State Looks at Energy Industry’s Impacts on Permian Basin Roads

Over the course of two days, the growing frac sand industry came into focus during two Texas House hearings.

The Permian Basin’s growing frac sand industry is seeing thousands of heavy trucks hit the road daily, delivering the fine-grain sand to oil producers in the region.

With an estimated 16 operating sand mining companies operating in the Permian Basin, there are growing concerns about the potential damage caused to state and county roads in the Permian Basin.

At a State House hearing, the Texas Department of Transportation says they’re working to figure out how to make the area safer for drivers.  “What is, I guess, catching our eye and our concern is that each one of those sand mines generates between 300 and 500 trucks a day when they’re fully operational,” says Randy Hopmann, with TxDot.

The frac sand trucks that are filling West Texas roads mean increased traffic and the risk of accidents. TxDot says the Permian accounts for roughly 2 percent of Texas’ population, but represents a staggering 10 percent of the fatalities on state highways.

“I know statistically as the price of oil goes up, the energy sector activity goes up and the number of crashes and fatalities goes up,” Hopmann said, adding that he’s unaware of any other area in the state with such a disparity.

At a separate hearing, representatives with sand mining companies said the growth of the industry hasn’t created an increase in truck traffic. “One misconception is the West Texas sand industry is adding trucks to the roads of the Permian Basin,” Ben Brigham, Chairman with Atlas Sand, said.
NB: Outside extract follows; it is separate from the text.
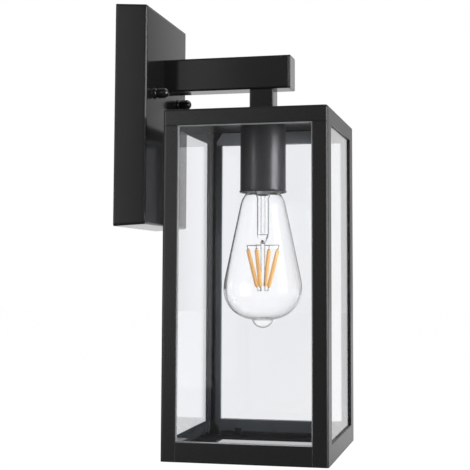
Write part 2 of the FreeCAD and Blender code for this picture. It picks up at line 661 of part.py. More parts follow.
def screw_shell():
    """Brass tube that takes the bulb's screw base; a lug on its collar rises to the neutral lead."""
    top = BULB_CONTACT - 3.0
    foot = HOLDER_FOOT + 1.5
    outer = SHELL_BORE + SHELL_THICKNESS
    outline = [(outer, foot), (outer, top), (SHELL_BORE - 2.5, top),
               (SHELL_BORE - 2.5, top - SHELL_THICKNESS), (SHELL_BORE, top - SHELL_THICKNESS),
               (SHELL_BORE, foot)]
    lug = block((SHELL_BORE - 2.5, LANTERN_Y - 2.0, top - SHELL_THICKNESS),
                (SHELL_BORE - 2.5 + SHELL_THICKNESS, LANTERN_Y + 2.0, CONTACT_SEAT))
    return revolved(outline, (0, LANTERN_Y, 0)).fuse(lug)


def centre_contact():
    """Sprung brass tongue, riveted at one end and bent down over the bulb's contact."""
    under = CONTACT_SEAT - CONTACT_THICKNESS
    tongue_low = BULB_CONTACT + CONTACT_GAP
    profile = [(-8.0, CONTACT_SEAT), (-3.0, CONTACT_SEAT), (3.5, tongue_low + CONTACT_THICKNESS),
               (3.5, tongue_low), (-3.0, under), (-8.0, under)]
    strip = polygon([(x, LANTERN_Y - 3.0, z) for x, z in profile]).extrude(V(0, 6.0, 0))
    rivet = rod(1.5, (-6.0, LANTERN_Y, under), (-6.0, LANTERN_Y, under - 0.7))
    return strip.fuse(rivet)


# ---- bulb ----
def touching_circle(first, first_reach, second, second_reach):
    """The centre, out from the axis, that lies at a distance from each of two centres."""
    span = V(*second) - V(*first)
    along = (first_reach ** 2 - second_reach ** 2 + span.Length ** 2) / (2 * span.Length)
    aside = math.sqrt(first_reach ** 2 - along ** 2)
    unit = span.normalize()
    outward = V(-unit.z, 0, unit.x)
    return V(*first) + unit * along + outward * aside


def bulb_section(inset):
    """Half section of the envelope: tangent arcs and one straight flank, from the neck to the nub."""
    lean = math.hypot(1, FLANK_LEAN)
    square = V(1 / lean, 0, FLANK_LEAN / lean)
    girth = V(BULB_RADIUS - FLANK_RADIUS, 0, BULB_FOOT + BULB_GIRTH_RISE)
    bowl = V(BULB_RADIUS - BOWL_RADIUS, 0, girth.z)
    spread = FOOT_RADIUS - BOWL_RADIUS
    foot = V(0, 0, bowl.z + math.sqrt(spread ** 2 - bowl.x ** 2))
    flank_foot = girth + square * FLANK_RADIUS
    flank_top_z = BULB_CONTACT - SHOULDER_DROP
    flank_top = V(flank_foot.x - FLANK_LEAN * (flank_top_z - flank_foot.z), 0, flank_top_z)
    shoulder = flank_top - square * SHOULDER_RADIUS
    neck_x = NECK_RADIUS + NECK_FILLET
    rise = math.sqrt((SHOULDER_RADIUS + NECK_FILLET) ** 2 - (neck_x - shoulder.x) ** 2)
    neck = V(neck_x, 0, shoulder.z + rise)
    ball = V(0, 0, BULB_FOOT + NUB_RADIUS)
    fillet = touching_circle(ball, NUB_RADIUS + NUB_FILLET, foot, FOOT_RADIUS + NUB_FILLET)
    fillet = V(abs(fillet.x), 0, fillet.z)
    inner_neck = NECK_RADIUS - inset
    edges = [line(V(0, 0, NECK_TOP), V(inner_neck, 0, NECK_TOP)),
             line(V(inner_neck, 0, NECK_TOP), V(inner_neck, 0, neck.z)),
             arc(neck, NECK_FILLET + inset, V(-1, 0, 0), shoulder - neck),
             arc(shoulder, SHOULDER_RADIUS - inset, neck - shoulder, square),
             line(flank_top - square * inset, flank_foot - square * inset),
             arc(girth, FLANK_RADIUS - inset, square, V(1, 0, 0)),
             arc(bowl, BOWL_RADIUS - inset, V(1, 0, 0), bowl - foot),
             arc(foot, FOOT_RADIUS - inset, bowl - foot, fillet - foot),
             arc(fillet, NUB_FILLET + inset, foot - fillet, ball - fillet),
             arc(ball, NUB_RADIUS - inset, fillet - ball, V(0, 0, -1)),
             line(V(0, 0, BULB_FOOT + inset), V(0, 0, NECK_TOP))]
    return Part.Face(Part.Wire(edges))


def bulb_glass():
    """Blown pear-shaped envelope, hollow down into the sealed-off nub at its foot."""
    outside = bulb_section(0).revolve(V(0, 0, 0), Z_AXIS, 360)
    inside = bulb_section(GLASS_WALL).revolve(V(0, 0, 0), Z_AXIS, 360)
    glass = outside.cut(inside)
    glass.translate(V(0, LANTERN_Y, 0))
    return glass


def bulb_base_shell():
    """Screw base: thin shell round the neck, closed at the top by a cone round the insulator."""
    outer = BASE_SHELL_RADIUS
    inner = outer - BASE_SHELL_WALL
    outline = [(outer, BASE_SHELL_FOOT), (outer, BASE_SHELL_TOP), (9.0, BASE_SHELL_TOP + 1.8),
               (9.0, BASE_SHELL_TOP + 1.3), (inner, BASE_SHELL_TOP - 0.5), (inner, BASE_SHELL_FOOT)]
    return revolved(outline, (0, LANTERN_Y, 0))


def bulb_insulator():
    """Black glass button between the shell and the centre contact."""
    outline = [(0, BASE_SHELL_TOP + 1.0), (8.9, BASE_SHELL_TOP + 1.0), (8.9, BASE_SHELL_TOP + 2.2),
               (5.0, BULB_CONTACT - 1.4), (0, BULB_CONTACT - 1.4)]
    return revolved(outline, (0, LANTERN_Y, 0))


def bulb_contact():
    """Soldered centre contact."""
    outline = [(0, BULB_CONTACT - 1.4), (4.6, BULB_CONTACT - 1.4), (3.8, BULB_CONTACT - 0.5),
               (2.2, BULB_CONTACT), (0, BULB_CONTACT)]
    return revolved(outline, (0, LANTERN_Y, 0))


def bulb_mount():
    """Glass stem: a tube flared at the neck, an exhaust tube inside it, and the press at its foot."""
    tube_bore = STEM_TUBE_RADIUS - STEM_TUBE_WALL
    flare = NECK_RADIUS - GLASS_WALL - 0.05
    outline = [(0, PRESS_TOP), (STEM_TUBE_RADIUS, PRESS_TOP), (STEM_TUBE_RADIUS, NECK_TOP - 12.0),
               (7.0, NECK_TOP - 5.0), (flare, NECK_TOP - 1.0), (flare, NECK_TOP), (flare - 1.3, NECK_TOP),
               (6.1, NECK_TOP - 4.6), (tube_bore, NECK_TOP - 12.0), (tube_bore, PRESS_TOP + 1.5),
               (EXHAUST_RADIUS, PRESS_TOP + 1.0), (EXHAUST_RADIUS, NECK_TOP),
               (EXHAUST_BORE, NECK_TOP), (EXHAUST_BORE, PRESS_TOP + 2.5), (0, PRESS_TOP + 2.5)]
    stem_glass = revolved(outline, (0, LANTERN_Y, 0))
    half_width = STEM_TUBE_RADIUS + 0.7
    press = Part.makeLoft([
        Part.Wire(Part.makeCircle(STEM_TUBE_RADIUS, V(0, LANTERN_Y, PRESS_TOP))),
        Part.Wire(Part.Ellipse(V(0, LANTERN_Y, PRESS_FOOT), half_width, PRESS_THICKNESS / 2).toShape()),
    ], True)
    return stem_glass.fuse(press)


def around(radius, turn, z):
    """A point at a radius and a turn about the lantern's axis."""
    angle = math.radians(turn)
    return (radius * math.sin(angle), LANTERN_Y + radius * math.cos(angle), z)


def along_stick(turn, down):
    """A point on a stick's axis, from its top at 0 to its foot at 1, or past either end."""
    radius = STICK_TOP_RADIUS + (STICK_FOOT_RADIUS - STICK_TOP_RADIUS) * down
    return around(radius, turn, STICK_TOP - STICK_LENGTH * down)


def bulb_filaments():
    """Four coated sticks, set as the edges of a narrow cone."""
    turns = [STICK_TURN + 90 * quarter for quarter in range(4)]
    return Part.makeCompound([rod(STICK_RADIUS, along_stick(turn, 0), along_stick(turn, 1))
                              for turn in turns])


def bulb_carriers():
    """Two middle wires from the press; arms hang the sticks from them, and fine links tie the feet."""
    reach = 0.09
    cross = along_stick(0, -reach)[2]
    hub = along_stick(0, 1 + reach)[2]
    middles = [(0, LANTERN_Y + side * CARRIER_SPACING / 2) for side in (1, -1)]
    pieces = [rod(CARRIER_RADIUS + 0.1, (*middle, PRESS_FOOT), (*middle, hub)) for middle in middles]
    for quarter in range(4):
        turn = STICK_TURN + 90 * quarter
        middle = middles[0] if quarter in (0, 3) else middles[1]
        high = along_stick(turn, -reach)
        low = along_stick(turn, 1 + reach)
        pieces.append(rod(CARRIER_RADIUS, (*middle, cross), high))
        pieces.append(Part.makeSphere(CARRIER_RADIUS, V(*high)))
        pieces.append(rod(CARRIER_RADIUS, high, along_stick(turn, 0)))
        pieces.append(rod(LINK_RADIUS, (*middle, hub), low))
        pieces.append(Part.makeSphere(CARRIER_RADIUS, V(*low)))
        pieces.append(rod(CARRIER_RADIUS, low, along_stick(turn, 1)))
    return pieces[0].fuse(pieces[1:])


# ---- leads ----
def fixture_lead(name, bore_x, terminal_x):
    """Lead from the lamp holder up the nipple and stem, along the arm and into the wall plate."""
    spread = math.copysign(5.0, bore_x)
    points = [(terminal_x, LANTERN_Y, CONTACT_SEAT + 0.7), (bore_x, LANTERN_Y, HOLDER_CAP_FOOT + 0.5, 6.0),
              (bore_x, LANTERN_Y, ARM_MIDDLE - 0.8, 15.0), (bore_x, -68.0, ARM_MIDDLE - 1.0, 120.0),
              (bore_x, -12.5, ARM_MIDDLE, 9.0), (bore_x + spread, -11.5, -38.0, 60.0),
              (bore_x + spread * 0.7, -10.5, -70.0)]
    return insulated_wire(name, points, LEAD_RADIUS)


def export_parts():
    os.makedirs("parts", exist_ok=True)
    parts = {
        "backplate": backplate(),
        "wall_gasket": wall_gasket(),
        "mounting_bar": mounting_bar(),
        "mounting_studs": mounting_studs(),
        "stud_lock_nuts": stud_lock_nuts(),
        "cap_nut_left": cap_nut(-1),
        "cap_nut_right": cap_nut(1),
        "ground_screw": ground_screw(),
        "ground_terminal": ground_terminal(),
        "ground_wire": ground_wire(),
        "arm": arm(),
        "arm_end_cap": arm_end_cap(),
        "arm_anchor": arm_anchor(),
        "arm_screws": arm_screws(),
        "lead_grommet": lead_grommet(),
        "stem": stem(),
        "stem_end_plate": stem_end_plate(),
        "roof": roof(),
        "pane_clips": pane_clips(),
        "socket_cup": socket_cup(),
        "threaded_nipple": threaded_nipple(),
        "nipple_washer": nipple_washer(),
        "nipple_nut": nipple_nut(),
        "holder_cap": holder_cap(),
        "lamp_holder": lamp_holder(),
        "screw_shell": screw_shell(),
        "centre_contact": centre_contact(),
        "bulb_glass": bulb_glass(),
        "bulb_base_shell": bulb_base_shell(),
        "bulb_insulator": bulb_insulator(),
        "bulb_contact": bulb_contact(),
        "bulb_mount": bulb_mount(),
        "bulb_filaments": bulb_filaments(),
        "bulb_carriers": bulb_carriers(),
        "live_lead": fixture_lead("live_lead", *LEAD_PLACES[0]),
        "neutral_lead": fixture_lead("neutral_lead", *LEAD_PLACES[1]),
    }
    for x_name, x_side in (("left", -1), ("right", 1)):
        for y_name, y_side in (("front", -1), ("back", 1)):
            parts[f"post_{y_name}_{x_name}"] = corner_post(x_side, y_side)
    sides = (("front", 0, FRONT_FLANGE, SEALANT_HIDDEN), ("right", 90, SIDE_FLANGE, SEALANT_SHOWING),
             ("back", 180, FRONT_FLANGE, SEALANT_HIDDEN), ("left", 270, SIDE_FLANGE, SEALANT_SHOWING))
    for name, degrees, flange, showing in sides:
        parts[f"base_rail_{name}"] = base_rail(degrees, flange)
        parts[f"pane_{name}"] = pane(degrees)
        parts[f"sealant_{name}"] = pane_sealant(degrees, flange, showing)
    for name, shape in parts.items():
        if not shape.isValid() or not shape.Solids:
            raise ValueError(f"{name} is not a valid solid")
        shape.exportStep(f"parts/{name}.step")
        print(name, len(shape.Solids), round(shape.Volume, 1))


export_parts()
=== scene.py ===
import math
import bpy
from mathutils import Matrix, Vector


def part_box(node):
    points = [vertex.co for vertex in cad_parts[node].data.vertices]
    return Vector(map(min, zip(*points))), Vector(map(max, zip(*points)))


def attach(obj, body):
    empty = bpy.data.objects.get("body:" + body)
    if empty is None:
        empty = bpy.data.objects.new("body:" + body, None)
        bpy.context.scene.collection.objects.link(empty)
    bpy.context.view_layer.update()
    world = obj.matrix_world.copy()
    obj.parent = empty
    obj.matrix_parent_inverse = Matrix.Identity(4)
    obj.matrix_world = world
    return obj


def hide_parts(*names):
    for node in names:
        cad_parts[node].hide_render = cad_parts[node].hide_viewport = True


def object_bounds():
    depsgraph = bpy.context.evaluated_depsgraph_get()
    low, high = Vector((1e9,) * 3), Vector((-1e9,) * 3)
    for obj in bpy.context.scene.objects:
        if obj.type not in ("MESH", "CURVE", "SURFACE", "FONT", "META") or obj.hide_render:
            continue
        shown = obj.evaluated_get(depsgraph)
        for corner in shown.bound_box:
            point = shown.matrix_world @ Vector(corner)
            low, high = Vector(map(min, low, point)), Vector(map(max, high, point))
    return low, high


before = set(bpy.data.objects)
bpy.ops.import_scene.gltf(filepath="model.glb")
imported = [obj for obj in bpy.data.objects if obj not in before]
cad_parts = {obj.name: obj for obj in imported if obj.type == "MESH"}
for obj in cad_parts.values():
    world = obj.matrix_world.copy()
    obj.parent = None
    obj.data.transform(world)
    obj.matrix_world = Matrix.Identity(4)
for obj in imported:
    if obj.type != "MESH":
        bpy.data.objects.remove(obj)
cad_low, cad_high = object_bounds()


# ---- Wall plate ----
# A shallow pan pressed from 1.5 mm sheet steel, its corners rounded, sprayed with black powder
# and baked. It hangs on two studs and carries the arm on two screws from inside.
mm = 0.001
# A Mix node's sockets share their names, so those for colours go by number.
colour_a, colour_b, mixed_colour = 6, 7, 2


def linear(hex_colour):
    """An sRGB hex colour as the linear colour that a shader takes."""
    parts = [int(hex_colour[i:i + 2], 16) / 255 for i in (1, 3, 5)]
    return tuple(p / 12.92 if p <= 0.04045 else ((p + 0.055) / 1.055) ** 2.4
                 for p in parts) + (1.0,)


def add_node(material, kind, values=None, links=None, **settings):
    """Adds a node to a material, with its settings, its socket values and its links."""
    node = material.node_tree.nodes.new(kind)
    for field, value in settings.items():
        setattr(node, field, value)
    for socket, value in (values or {}).items():
        node.inputs[socket].default_value = value
    for socket, source in (links or {}).items():
        material.node_tree.links.new(source, node.inputs[socket])
    return node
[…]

“The same amount of sand would have been in demand in the area,” Brigham told the State Energy Resource committee.

The sand being transported is a key ingredient in the hydraulic fracturing process and producers in the region have increasingly turned to the locally sourced sand in order to cut costs.
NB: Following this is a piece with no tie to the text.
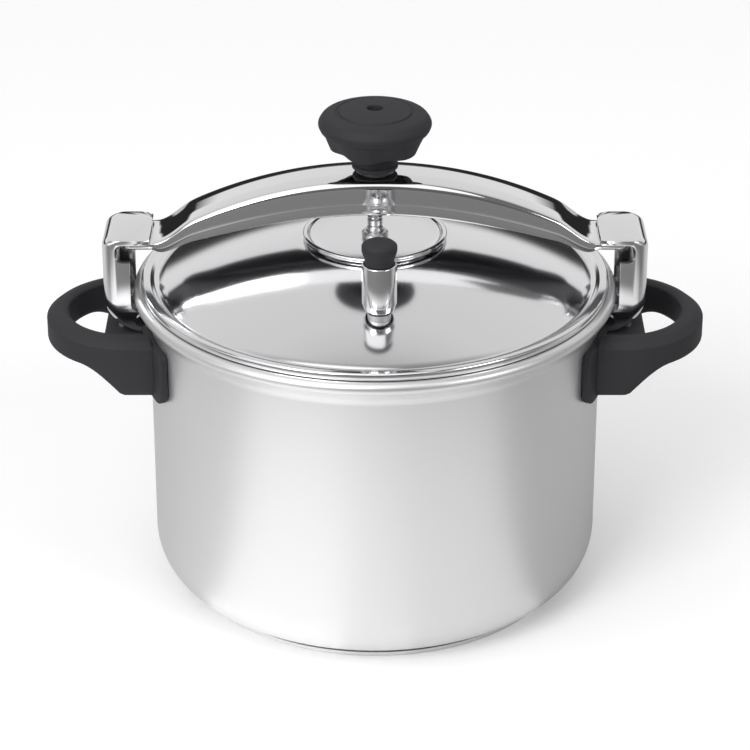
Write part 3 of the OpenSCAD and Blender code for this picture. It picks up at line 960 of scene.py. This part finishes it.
class COOKER_OT_valve(bpy.types.Operator):
    """Turn the operating valve's sleeve and mould its cap"""

    bl_idname = "cooker.valve"
    bl_label = "Operating valve"

    def execute(self, context):
        a, b = low("valve_sleeve"), high("valve_sleeve")
        centre = ((a.x + b.x) / 2, (a.y + b.y) / 2)
        r, z0, z1 = (b.x - a.x) / 2 / MM, a.z / MM, b.z / MM
        sleeve = lathe("valve_sleeve_shell", rounded([
            (7.2, z0, 0.3), (r - 1.2, z0, 0.6), (r - 0.3, z0 + 3.2, 0.5), (r, z0 + 3.6, 0.3), (r, z1, 0.7),
            (2.6, z1, 0.2), (2.6, z1 - 2.2, 0.2), (7.2, z1 - 2.2, 0.8)], 4), centre, steps=NARROW_STEPS)
        finish_piece(sleeve, "valve", "polished_steel", "valve_sleeve")
        z0, z1 = low("valve_cap").z / MM, high("valve_cap").z / MM
        r = (high("valve_cap").x - low("valve_cap").x) / 2 / MM
        cap = lathe("valve_cap_moulding", rounded([
            (0, z0 + 5, 0), (2.9, z0 + 5, 0), (2.9, z0, 0.2), (r - 1.6, z0, 0.5), (r - 1.5, z0 + 2.4, 1),
            (r, z0 + 7, 2), (r, z1 - 2.6, 1), (r - 1.6, z1 - 1.2, 1.2), (3, z1, 3), (0, z1, 0)], 6),
            centre, closed=False, steps=NARROW_STEPS)
        finish_piece(cap, "valve", "black_phenolic", "valve_cap")
        return {"FINISHED"}


class COOKER_OT_safety_coil(bpy.types.Operator):
    """Wind the safety valve's spring as one fixed coil; the real one shortens as the plunger lifts"""

    bl_idname = "cooker.safety_coil"
    bl_label = "Safety spring"

    def execute(self, context):
        a, b = low("safety_spring"), high("safety_spring")
        height = b.z - a.z
        wire, turns, sides, steps = 0.5 * MM, 5, 8, 24
        coil = (b.x - a.x) / 2 - wire
        angles = [math.tau * i / sides for i in range(sides)]
        ring = [(coil + wire * math.cos(k), 0, wire * math.sin(k)) for k in angles]
        piece = chain("safety_coil", ring, closed=True)
        apply_modifier(piece, "SCREW", angle=math.tau * turns, steps=steps * turns,
                       render_steps=steps * turns, screw_offset=height - 2 * wire, iterations=1,
                       use_merge_vertices=False)
        bpy.ops.object.mode_set(mode="EDIT")
        bpy.ops.mesh.select_all(action="SELECT")
        bpy.ops.mesh.fill_holes(sides=sides)
        tidy_mesh()
        bpy.ops.transform.translate(value=((a.x + b.x) / 2, (a.y + b.y) / 2, a.z + wire))
        finish_piece(piece, "lid", "machined_steel", "safety_spring")
        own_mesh(piece)
        return {"FINISHED"}


# ---------------------------------------------------------------- studio

# Soft boxes: name, place, (width, height) and power in watts.
SOFT_BOXES = (
    ("key_left", (-1.5, -2.4, 2.2), (1.4, 1.4), 45),
    ("fill_right", (2.2, -1.6, 2.0), (1.2, 1.2), 20),
)

# Brightness of the studio round the cooker: (degrees to the right of the camera, brightness).
SIDES = ((-180, 0.9), (-120, 0.8), (-84, 0.7), (-70, 1.6), (-30, 1.6), (-20, 0.2), (20, 0.15), (30, 0.8),
         (72, 0.8), (82, 0.3), (120, 0.35), (180, 0.9))
# Brightness of its far side: (degrees above the horizon, brightness).
FAR_SIDE = ((-90, 0.9), (-3, 0.9), (0, 0.03), (11, 0.03), (14, 1.15), (24, 1.05), (60, 0.95), (90, 0.6))
# Cards on the floor that only the steel sees, round the pot and farther out:
# (degrees to the right of the camera, brightness).
NEAR_CARDS = ((-180, 0.8), (-120, 0.62), (-60, 0.72), (-54, 1.2), (-11, 1.2), (-8, 1.0), (9, 1.0), (12, 0.88),
              (54, 0.85), (58, 0.45), (120, 0.55), (180, 0.8))
FAR_CARDS = ((-180, 0.8), (-100, 0.7), (-70, 0.22), (70, 0.16), (100, 0.6), (180, 0.8))
# Brightness above the near side's light, where the camera stands.
ABOVE = 0.22
# Distances from the pot's axis, in metres, between which the near cards give way to the far ones.
CARD_EDGE = (0.44, 0.56)
# Elevations, in degrees, between which the near side's light gives way to what is above it.
NEAR_TOP = (20, 32)
# Part of a direction that points away from the camera, over which the far side's light takes over.
FAR_EDGE = (0.05, 0.35)
# Size of the floor, in metres, and the sun's angle and turn about X and Y, in degrees.
FLOOR_SIZE = 24
SUN_ANGLE = 70
SUN_TURN = (24, -16)


class COOKER_OT_studio(bpy.types.Operator):
    """Set the floor, the camera and the soft lights"""

    bl_idname = "cooker.studio"
    bl_label = "Studio"

    def execute(self, context):
        values = studio()
        bpy.ops.mesh.primitive_plane_add(size=FLOOR_SIZE, location=(0, 0, 0))
        floor = context.object
        floor.name = "studio_floor"
        material, tree, shader, position = blank("studio_floor")
        shader.inputs["Roughness"].default_value = 0.9
        shader.inputs["Specular IOR Level"].default_value = 0.1
        tint = shades(tree, noise(tree, position, 1.5), scaled(finishes().floor, 0.995), finishes().floor)
        parts = add(tree, "ShaderNodeSeparateXYZ")
        tree.links.new(position, parts.inputs[0])
        side = bearing(tree, parts)
        seen = add(tree, "ShaderNodeLightPath").outputs["Is Camera Ray"]
        radius = add(tree, "ShaderNodeVectorMath", operation="LENGTH")
        tree.links.new(position, radius.inputs[0])
        outside = span(tree, radius.outputs["Value"], 0, 1, *CARD_EDGE)
        grey = mix(tree, outside, brightness(tree, side, NEAR_CARDS, -180, 180),
                   brightness(tree, side, FAR_CARDS, -180, 180))
        tree.links.new(mix(tree, seen, grey, tint), shader.inputs["Base Color"])
        shader.inputs["Emission Color"].default_value = (1, 1, 1, 1)
        glow = math_node(tree, "MULTIPLY", seen, values.floor_glow)
        tree.links.new(glow, shader.inputs["Emission Strength"])
        floor.data.materials.append(material)

        camera_data = bpy.data.cameras.new("camera")
        camera_data.lens = values.lens
        camera = bpy.data.objects.new("camera", camera_data)
        rise = values.elevation
        aim = Vector((0, 0, values.target))
        camera.location = aim + values.distance * Vector((0, -math.cos(rise), math.sin(rise)))
        camera.rotation_euler = (math.pi / 2 - rise, 0, 0)
        context.scene.collection.objects.link(camera)
        context.scene.camera = camera

        studio_world(context.scene)
        sun = bpy.data.lights.new("overcast", "SUN")
        sun.energy, sun.angle = values.overcast, math.radians(SUN_ANGLE)
        item = bpy.data.objects.new("overcast", sun)
        item.rotation_euler = (*map(math.radians, SUN_TURN), 0)
        context.scene.collection.objects.link(item)
        for name, place, size, energy in SOFT_BOXES:
            lamp = bpy.data.lights.new(name, "AREA")
            lamp.shape = "RECTANGLE"
            lamp.size, lamp.size_y = size
            lamp.energy = energy
            item = bpy.data.objects.new(name, lamp)
            item.location = place
            item.rotation_euler = (aim - Vector(place)).to_track_quat("-Z", "Y").to_euler()
            context.scene.collection.objects.link(item)
        context.scene.view_settings.view_transform = "Standard"
        return {"FINISHED"}


def bearing(tree, parts):
    """Angle of a separated direction, in radians: nought towards the camera, more to its right."""
    towards = math_node(tree, "MULTIPLY", parts.outputs[1], -1.0)
    return math_node(tree, "ARCTAN2", parts.outputs[0], towards)


def brightness(tree, angle, stops, lowest, highest):
    """A grey that follows (angle, brightness) stops, for an angle in radians."""
    item = add(tree, "ShaderNodeValToRGB")
    place = span(tree, angle, 0, 1, math.radians(lowest), math.radians(highest))
    tree.links.new(place, item.inputs["Fac"])
    ramp = item.color_ramp.elements
    while len(ramp) < len(stops):
        ramp.new(1.0)
    for element, (degrees, value) in zip(ramp, stops):
        element.position = (degrees - lowest) / (highest - lowest)
        element.color = (value, value, value, 1)
    return item.outputs["Color"]


def studio_world(scene):
    """Surroundings that the steel reflects; the camera itself sees an even pale backdrop."""
    world = bpy.data.worlds.new("studio")
    scene.world = world
    world.use_nodes = True
    tree = world.node_tree
    sky = tree.nodes["Background"]
    parts = add(tree, "ShaderNodeSeparateXYZ")
    tree.links.new(add(tree, "ShaderNodeTexCoord").outputs["Generated"], parts.inputs[0])
    side = bearing(tree, parts)
    rise = math_node(tree, "ARCSINE", parts.outputs[2])
    sides = brightness(tree, side, SIDES, -180, 180)
    far = brightness(tree, rise, FAR_SIDE, -90, 90)
    near = mix(tree, span(tree, rise, 0, 1, *map(math.radians, NEAR_TOP)), sides,
               (ABOVE, ABOVE, ABOVE, 1))
    around = mix(tree, span(tree, parts.outputs[1], 0, 1, *FAR_EDGE), near, far)
    seen = add(tree, "ShaderNodeLightPath").outputs["Is Camera Ray"]
    tree.links.new(mix(tree, seen, around, (1, 1, 1, 1)), sky.inputs["Color"])
    sky.inputs["Strength"].default_value = studio().daylight


PIECES = (COOKER_OT_dress_frame, COOKER_OT_pot, COOKER_OT_lid, COOKER_OT_pressure_dish, COOKER_OT_bridge,
          COOKER_OT_hooks, COOKER_OT_handles, COOKER_OT_saddles, COOKER_OT_knob, COOKER_OT_valve,
          COOKER_OT_safety_coil, COOKER_OT_studio)


class COOKER_PT_panel(bpy.types.Panel):
    """Lists the cooker's settings and pieces"""

    bl_label = "Pressure Cooker"
    bl_idname = "COOKER_PT_panel"
    bl_space_type = "VIEW_3D"
    bl_region_type = "UI"
    bl_category = "Cooker"

    def draw(self, context):
        for group in (sizes(), finishes(), studio()):
            box = self.layout.box()
            for name in group.bl_rna.properties.keys():
                if name not in ("rna_type", "name"):
                    box.prop(group, name)
        for piece in PIECES:
            self.layout.operator(piece.bl_idname)


GROUPS = (("cooker_sizes", CookerSizes), ("cooker_finishes", CookerFinishes), ("cooker_studio", CookerStudio))


def register():
    for name, group in GROUPS:
        bpy.utils.register_class(group)
        setattr(bpy.types.Scene, name, PointerProperty(type=group))
    for item in (*PIECES, COOKER_PT_panel):
        bpy.utils.register_class(item)


def unregister():
    for item in reversed((*PIECES, COOKER_PT_panel)):
        bpy.utils.unregister_class(item)
    for name, group in reversed(GROUPS):
        delattr(bpy.types.Scene, name)
        bpy.utils.unregister_class(group)


def main():
    register()
    for piece in PIECES:
        area, name = piece.bl_idname.split(".")
        getattr(getattr(bpy.ops, area), name)()
        leave_edit_mode()


if __name__ == "__main__":
    main()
Hopmann says several sand mining companies have agreed to pay for highway improvements near and around their sites. These private-public partnerships are being considered as quick solutions to a pressing problem in the region.

But Major Chris Nordloh, with the Department of Public Safety, said it isn’t just frac sand traffic that’s straining the roads.”It’s water trucks, it’s pipeline, it’s all the support vehicles that go with it, specialized equipment,” Nordloh said. “All that contributes to the wear and tear. It’s not just the frac sand.”

Nordloh says going forward county and state officials will need to plan for an increase in all commercial vehicles. “We ought to have wide-spots on the road at least, where we can weigh trucks and inspect them.”

This, he says, can help counties ensure trucks aren’t hauling more weight than they’re legally allowed to on a single trip.